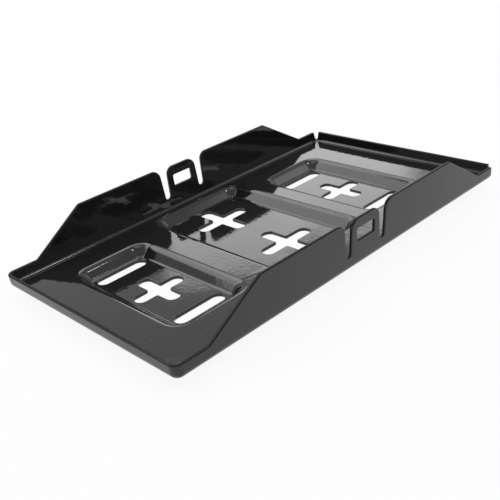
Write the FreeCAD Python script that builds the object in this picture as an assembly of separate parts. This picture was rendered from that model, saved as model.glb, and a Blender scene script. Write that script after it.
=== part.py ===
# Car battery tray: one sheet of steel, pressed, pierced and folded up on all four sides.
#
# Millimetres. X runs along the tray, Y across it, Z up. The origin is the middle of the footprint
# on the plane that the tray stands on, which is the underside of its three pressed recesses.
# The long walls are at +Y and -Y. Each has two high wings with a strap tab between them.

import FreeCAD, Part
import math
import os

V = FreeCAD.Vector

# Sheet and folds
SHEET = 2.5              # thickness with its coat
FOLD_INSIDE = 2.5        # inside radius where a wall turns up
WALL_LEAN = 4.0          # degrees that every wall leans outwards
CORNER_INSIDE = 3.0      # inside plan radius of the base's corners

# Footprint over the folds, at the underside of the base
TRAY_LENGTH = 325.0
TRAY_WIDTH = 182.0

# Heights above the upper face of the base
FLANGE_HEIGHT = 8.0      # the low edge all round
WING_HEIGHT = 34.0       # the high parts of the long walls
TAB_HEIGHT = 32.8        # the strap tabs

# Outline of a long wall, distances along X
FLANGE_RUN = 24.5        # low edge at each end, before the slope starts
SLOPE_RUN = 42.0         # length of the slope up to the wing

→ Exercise
Write out the material exactly as given.

→ Output below
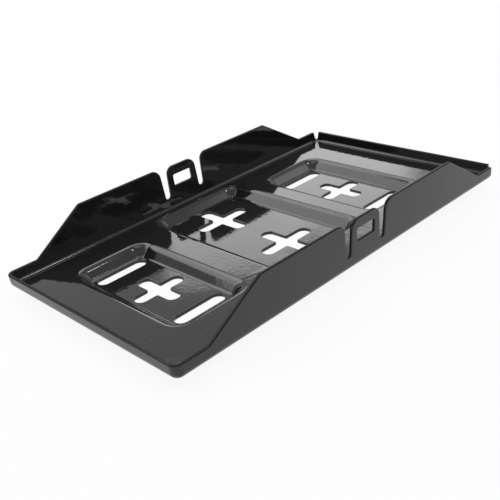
Write the FreeCAD Python script that builds the object in this picture as an assembly of separate parts. This picture was rendered from that model, saved as model.glb, and a Blender scene script. Write that script after it.
=== part.py ===
# Car battery tray: one sheet of steel, pressed, pierced and folded up on all four sides.
#
# Millimetres. X runs along the tray, Y across it, Z up. The origin is the middle of the footprint
# on the plane that the tray stands on, which is the underside of its three pressed recesses.
# The long walls are at +Y and -Y. Each has two high wings with a strap tab between them.

import FreeCAD, Part
import math
import os

V = FreeCAD.Vector

# Sheet and folds
SHEET = 2.5              # thickness with its coat
FOLD_INSIDE = 2.5        # inside radius where a wall turns up
WALL_LEAN = 4.0          # degrees that every wall leans outwards
CORNER_INSIDE = 3.0      # inside plan radius of the base's corners

# Footprint over the folds, at the underside of the base
TRAY_LENGTH = 325.0
TRAY_WIDTH = 182.0

# Heights above the upper face of the base
FLANGE_HEIGHT = 8.0      # the low edge all round
WING_HEIGHT = 34.0       # the high parts of the long walls
TAB_HEIGHT = 32.8        # the strap tabs

# Outline of a long wall, distances along X
FLANGE_RUN = 24.5        # low edge at each end, before the slope starts
SLOPE_RUN = 42.0         # length of the slope up to the wing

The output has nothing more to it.